**The exercise:**
Every line in the data below from the one containing "middle + GAP, end)" down to the one containing "zip(*points))), Vector(map(max, zip(*points)))", both included, must be retyped exactly; no other line is to appear.

===== Supplied data =====

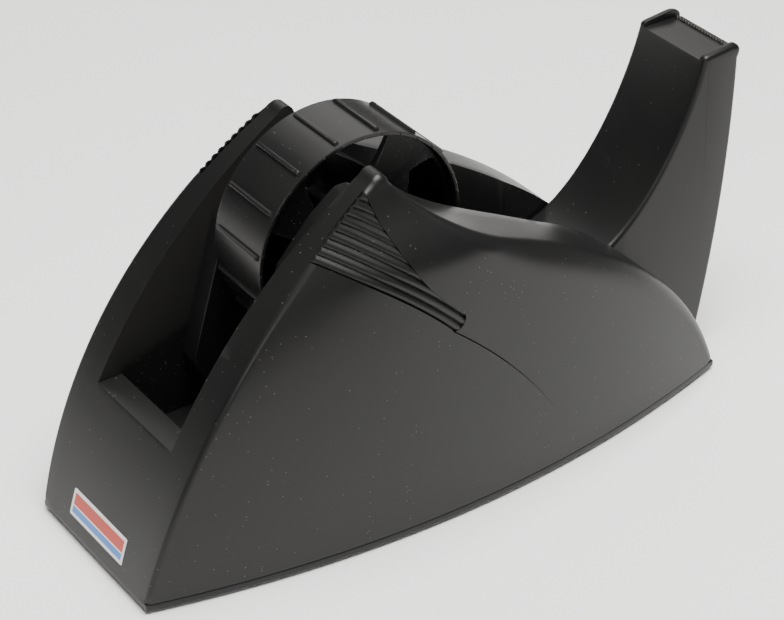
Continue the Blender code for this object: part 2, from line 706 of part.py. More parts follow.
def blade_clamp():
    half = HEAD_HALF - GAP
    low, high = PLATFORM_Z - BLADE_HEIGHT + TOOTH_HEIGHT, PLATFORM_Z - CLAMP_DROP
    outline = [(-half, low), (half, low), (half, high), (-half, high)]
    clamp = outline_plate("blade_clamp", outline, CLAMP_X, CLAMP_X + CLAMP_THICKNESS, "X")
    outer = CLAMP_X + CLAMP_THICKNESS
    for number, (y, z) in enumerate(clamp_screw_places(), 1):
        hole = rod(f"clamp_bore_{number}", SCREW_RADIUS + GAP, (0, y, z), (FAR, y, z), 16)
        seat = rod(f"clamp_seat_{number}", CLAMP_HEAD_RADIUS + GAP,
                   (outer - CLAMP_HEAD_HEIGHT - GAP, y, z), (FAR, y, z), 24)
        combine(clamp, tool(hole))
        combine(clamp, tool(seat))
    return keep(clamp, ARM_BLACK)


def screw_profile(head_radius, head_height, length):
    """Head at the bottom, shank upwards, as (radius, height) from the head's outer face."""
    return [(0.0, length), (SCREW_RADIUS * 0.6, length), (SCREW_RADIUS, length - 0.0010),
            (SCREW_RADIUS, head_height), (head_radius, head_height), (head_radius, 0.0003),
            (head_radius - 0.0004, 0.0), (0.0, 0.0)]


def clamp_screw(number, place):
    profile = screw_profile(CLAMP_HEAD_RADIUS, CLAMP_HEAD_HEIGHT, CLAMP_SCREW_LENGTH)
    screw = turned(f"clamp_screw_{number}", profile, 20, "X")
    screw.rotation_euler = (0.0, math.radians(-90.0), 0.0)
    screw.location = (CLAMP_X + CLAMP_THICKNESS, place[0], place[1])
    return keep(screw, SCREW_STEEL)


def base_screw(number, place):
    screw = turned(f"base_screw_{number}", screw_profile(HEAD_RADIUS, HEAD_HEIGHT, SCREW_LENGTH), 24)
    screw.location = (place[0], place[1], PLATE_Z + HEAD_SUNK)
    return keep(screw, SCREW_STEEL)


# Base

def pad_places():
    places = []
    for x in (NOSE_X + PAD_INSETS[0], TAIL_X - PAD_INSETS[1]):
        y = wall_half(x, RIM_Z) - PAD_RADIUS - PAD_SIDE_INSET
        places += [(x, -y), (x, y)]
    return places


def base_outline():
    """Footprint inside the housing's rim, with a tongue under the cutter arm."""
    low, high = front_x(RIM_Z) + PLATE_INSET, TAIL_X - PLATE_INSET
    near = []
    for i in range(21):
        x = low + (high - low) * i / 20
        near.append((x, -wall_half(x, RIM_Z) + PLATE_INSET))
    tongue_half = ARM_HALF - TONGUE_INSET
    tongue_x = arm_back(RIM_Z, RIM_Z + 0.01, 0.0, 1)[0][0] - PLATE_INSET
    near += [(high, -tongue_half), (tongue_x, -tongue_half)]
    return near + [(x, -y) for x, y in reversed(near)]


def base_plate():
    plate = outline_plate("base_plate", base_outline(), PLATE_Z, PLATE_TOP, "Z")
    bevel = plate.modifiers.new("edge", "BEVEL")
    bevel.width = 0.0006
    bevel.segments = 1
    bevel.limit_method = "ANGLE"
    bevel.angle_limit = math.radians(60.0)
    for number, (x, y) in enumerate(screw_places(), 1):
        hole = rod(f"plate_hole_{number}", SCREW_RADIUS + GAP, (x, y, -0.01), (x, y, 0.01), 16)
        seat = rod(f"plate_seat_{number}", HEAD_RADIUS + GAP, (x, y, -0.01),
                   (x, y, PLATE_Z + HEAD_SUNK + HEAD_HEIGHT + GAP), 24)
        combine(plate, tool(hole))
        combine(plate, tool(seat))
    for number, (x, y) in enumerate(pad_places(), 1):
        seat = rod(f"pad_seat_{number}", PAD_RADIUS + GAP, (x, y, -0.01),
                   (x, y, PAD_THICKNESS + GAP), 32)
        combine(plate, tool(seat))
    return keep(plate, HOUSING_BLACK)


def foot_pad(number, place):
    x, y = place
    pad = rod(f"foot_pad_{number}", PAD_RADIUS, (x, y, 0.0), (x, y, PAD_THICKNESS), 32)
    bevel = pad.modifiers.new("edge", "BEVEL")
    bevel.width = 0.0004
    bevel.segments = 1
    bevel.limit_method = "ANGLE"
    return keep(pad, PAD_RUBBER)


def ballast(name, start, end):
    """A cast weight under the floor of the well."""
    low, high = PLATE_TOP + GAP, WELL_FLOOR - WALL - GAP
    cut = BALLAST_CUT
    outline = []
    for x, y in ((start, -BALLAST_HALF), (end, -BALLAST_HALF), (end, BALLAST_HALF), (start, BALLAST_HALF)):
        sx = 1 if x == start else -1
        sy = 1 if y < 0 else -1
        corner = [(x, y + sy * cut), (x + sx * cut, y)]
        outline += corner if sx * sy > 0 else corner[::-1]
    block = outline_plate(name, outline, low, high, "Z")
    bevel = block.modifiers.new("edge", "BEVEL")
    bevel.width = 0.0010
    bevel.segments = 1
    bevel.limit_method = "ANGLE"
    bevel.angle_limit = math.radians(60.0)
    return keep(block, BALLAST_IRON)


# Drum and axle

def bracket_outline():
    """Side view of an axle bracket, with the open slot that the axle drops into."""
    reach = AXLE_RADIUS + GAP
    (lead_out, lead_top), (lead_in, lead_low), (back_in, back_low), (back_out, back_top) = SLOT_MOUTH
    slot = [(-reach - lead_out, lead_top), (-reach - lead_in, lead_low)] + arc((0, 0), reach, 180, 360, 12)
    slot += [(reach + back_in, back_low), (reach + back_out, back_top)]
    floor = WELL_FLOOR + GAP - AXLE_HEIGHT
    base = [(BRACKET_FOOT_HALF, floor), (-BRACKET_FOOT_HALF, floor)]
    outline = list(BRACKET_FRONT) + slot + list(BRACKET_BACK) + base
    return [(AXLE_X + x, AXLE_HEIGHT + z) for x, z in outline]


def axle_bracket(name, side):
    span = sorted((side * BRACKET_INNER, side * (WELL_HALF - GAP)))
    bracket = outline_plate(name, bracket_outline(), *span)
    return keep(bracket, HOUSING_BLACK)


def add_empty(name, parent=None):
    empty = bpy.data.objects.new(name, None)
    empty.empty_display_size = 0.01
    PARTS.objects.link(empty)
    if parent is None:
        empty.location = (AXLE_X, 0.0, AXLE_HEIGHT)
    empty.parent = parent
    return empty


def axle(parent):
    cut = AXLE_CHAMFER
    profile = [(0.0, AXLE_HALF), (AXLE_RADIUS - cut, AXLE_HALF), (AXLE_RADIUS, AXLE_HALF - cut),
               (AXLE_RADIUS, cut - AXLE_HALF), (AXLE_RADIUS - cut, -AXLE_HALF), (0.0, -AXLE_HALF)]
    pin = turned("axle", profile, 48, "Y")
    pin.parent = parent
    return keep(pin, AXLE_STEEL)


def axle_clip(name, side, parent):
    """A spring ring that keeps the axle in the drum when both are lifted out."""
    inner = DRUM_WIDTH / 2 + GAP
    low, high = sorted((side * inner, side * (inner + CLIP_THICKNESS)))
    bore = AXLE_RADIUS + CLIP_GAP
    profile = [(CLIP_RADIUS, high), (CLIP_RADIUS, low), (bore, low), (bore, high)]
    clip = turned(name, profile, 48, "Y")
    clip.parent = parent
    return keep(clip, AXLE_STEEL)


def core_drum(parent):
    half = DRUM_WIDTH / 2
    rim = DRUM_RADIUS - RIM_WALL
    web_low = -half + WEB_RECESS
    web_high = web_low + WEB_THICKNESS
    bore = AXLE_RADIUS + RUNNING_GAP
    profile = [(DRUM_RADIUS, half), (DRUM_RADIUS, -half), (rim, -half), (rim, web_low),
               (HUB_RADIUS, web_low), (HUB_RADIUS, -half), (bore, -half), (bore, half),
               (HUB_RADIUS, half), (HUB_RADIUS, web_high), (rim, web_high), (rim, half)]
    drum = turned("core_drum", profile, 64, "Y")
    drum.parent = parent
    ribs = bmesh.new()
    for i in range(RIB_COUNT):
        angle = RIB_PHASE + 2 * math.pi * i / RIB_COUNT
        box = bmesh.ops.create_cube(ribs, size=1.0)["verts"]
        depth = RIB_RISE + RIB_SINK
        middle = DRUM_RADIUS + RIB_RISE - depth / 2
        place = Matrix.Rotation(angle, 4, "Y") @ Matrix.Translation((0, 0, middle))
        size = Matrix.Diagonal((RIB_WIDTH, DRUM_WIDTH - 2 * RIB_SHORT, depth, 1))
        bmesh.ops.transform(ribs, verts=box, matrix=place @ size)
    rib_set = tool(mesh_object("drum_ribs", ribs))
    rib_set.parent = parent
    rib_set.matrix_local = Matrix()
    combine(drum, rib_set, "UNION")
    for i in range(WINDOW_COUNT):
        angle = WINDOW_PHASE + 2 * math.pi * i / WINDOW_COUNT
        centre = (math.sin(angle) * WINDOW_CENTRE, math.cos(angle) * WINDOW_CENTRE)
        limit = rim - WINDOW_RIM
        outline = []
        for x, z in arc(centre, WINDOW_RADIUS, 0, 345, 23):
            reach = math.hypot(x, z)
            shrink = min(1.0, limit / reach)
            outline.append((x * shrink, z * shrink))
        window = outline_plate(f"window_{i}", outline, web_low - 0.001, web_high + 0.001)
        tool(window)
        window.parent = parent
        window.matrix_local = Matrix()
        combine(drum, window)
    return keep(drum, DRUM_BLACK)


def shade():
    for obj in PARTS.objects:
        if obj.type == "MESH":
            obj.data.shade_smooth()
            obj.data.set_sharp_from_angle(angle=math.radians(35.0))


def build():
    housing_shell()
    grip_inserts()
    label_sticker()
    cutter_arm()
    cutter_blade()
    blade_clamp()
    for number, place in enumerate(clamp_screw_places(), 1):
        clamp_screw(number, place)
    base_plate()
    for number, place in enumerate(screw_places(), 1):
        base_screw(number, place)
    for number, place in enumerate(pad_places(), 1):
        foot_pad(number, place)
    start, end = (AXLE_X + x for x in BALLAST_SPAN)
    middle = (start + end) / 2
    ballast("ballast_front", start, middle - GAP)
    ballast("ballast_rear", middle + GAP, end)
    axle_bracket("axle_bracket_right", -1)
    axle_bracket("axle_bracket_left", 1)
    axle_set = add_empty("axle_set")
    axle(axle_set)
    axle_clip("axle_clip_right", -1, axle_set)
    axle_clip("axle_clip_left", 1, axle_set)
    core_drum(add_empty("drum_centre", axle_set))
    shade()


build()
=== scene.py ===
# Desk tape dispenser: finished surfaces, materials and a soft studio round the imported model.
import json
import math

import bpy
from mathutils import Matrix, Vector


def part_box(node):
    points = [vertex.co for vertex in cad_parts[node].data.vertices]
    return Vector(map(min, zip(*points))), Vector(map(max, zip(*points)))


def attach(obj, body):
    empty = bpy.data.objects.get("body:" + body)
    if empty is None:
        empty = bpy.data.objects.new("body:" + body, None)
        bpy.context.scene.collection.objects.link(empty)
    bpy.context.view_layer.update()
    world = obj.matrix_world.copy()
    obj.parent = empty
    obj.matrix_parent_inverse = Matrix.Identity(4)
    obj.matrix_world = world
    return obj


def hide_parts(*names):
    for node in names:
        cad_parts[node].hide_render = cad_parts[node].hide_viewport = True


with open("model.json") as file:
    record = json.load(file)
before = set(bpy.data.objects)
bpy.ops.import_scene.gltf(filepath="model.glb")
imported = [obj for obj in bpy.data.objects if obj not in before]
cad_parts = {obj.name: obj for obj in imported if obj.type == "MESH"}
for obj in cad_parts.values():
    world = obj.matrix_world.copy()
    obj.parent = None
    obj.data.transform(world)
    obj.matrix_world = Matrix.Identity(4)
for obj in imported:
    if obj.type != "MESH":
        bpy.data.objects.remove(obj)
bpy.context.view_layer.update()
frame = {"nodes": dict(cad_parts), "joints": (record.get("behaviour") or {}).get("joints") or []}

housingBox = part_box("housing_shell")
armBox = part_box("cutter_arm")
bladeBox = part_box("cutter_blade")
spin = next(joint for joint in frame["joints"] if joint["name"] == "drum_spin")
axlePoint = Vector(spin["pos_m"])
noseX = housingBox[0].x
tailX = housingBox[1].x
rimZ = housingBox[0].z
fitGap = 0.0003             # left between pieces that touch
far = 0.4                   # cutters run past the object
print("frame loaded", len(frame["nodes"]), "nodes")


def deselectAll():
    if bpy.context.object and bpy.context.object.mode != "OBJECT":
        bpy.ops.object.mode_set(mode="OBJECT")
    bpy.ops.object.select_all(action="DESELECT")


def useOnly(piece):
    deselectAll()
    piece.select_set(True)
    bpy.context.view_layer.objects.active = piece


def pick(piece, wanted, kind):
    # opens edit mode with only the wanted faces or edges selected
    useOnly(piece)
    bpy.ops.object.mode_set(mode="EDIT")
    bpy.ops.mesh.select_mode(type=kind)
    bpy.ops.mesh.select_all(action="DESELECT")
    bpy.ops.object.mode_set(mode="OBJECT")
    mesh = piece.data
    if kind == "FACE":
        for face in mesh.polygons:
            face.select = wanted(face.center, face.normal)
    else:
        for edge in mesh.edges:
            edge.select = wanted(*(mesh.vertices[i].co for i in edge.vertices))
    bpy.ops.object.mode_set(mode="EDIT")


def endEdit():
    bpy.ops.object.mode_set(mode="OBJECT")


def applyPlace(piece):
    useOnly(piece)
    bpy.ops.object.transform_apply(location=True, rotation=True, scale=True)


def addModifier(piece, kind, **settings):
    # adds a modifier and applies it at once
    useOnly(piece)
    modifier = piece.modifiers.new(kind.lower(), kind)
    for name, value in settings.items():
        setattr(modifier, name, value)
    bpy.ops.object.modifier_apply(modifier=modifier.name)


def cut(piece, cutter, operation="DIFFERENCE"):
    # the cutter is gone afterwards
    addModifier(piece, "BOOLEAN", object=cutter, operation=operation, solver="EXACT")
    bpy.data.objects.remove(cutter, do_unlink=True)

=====

**Exercise output:**
    ballast("ballast_rear", middle + GAP, end)
    axle_bracket("axle_bracket_right", -1)
    axle_bracket("axle_bracket_left", 1)
    axle_set = add_empty("axle_set")
    axle(axle_set)
    axle_clip("axle_clip_right", -1, axle_set)
    axle_clip("axle_clip_left", 1, axle_set)
    core_drum(add_empty("drum_centre", axle_set))
    shade()


build()
=== scene.py ===
# Desk tape dispenser: finished surfaces, materials and a soft studio round the imported model.
import json
import math

import bpy
from mathutils import Matrix, Vector


def part_box(node):
    points = [vertex.co for vertex in cad_parts[node].data.vertices]
    return Vector(map(min, zip(*points))), Vector(map(max, zip(*points)))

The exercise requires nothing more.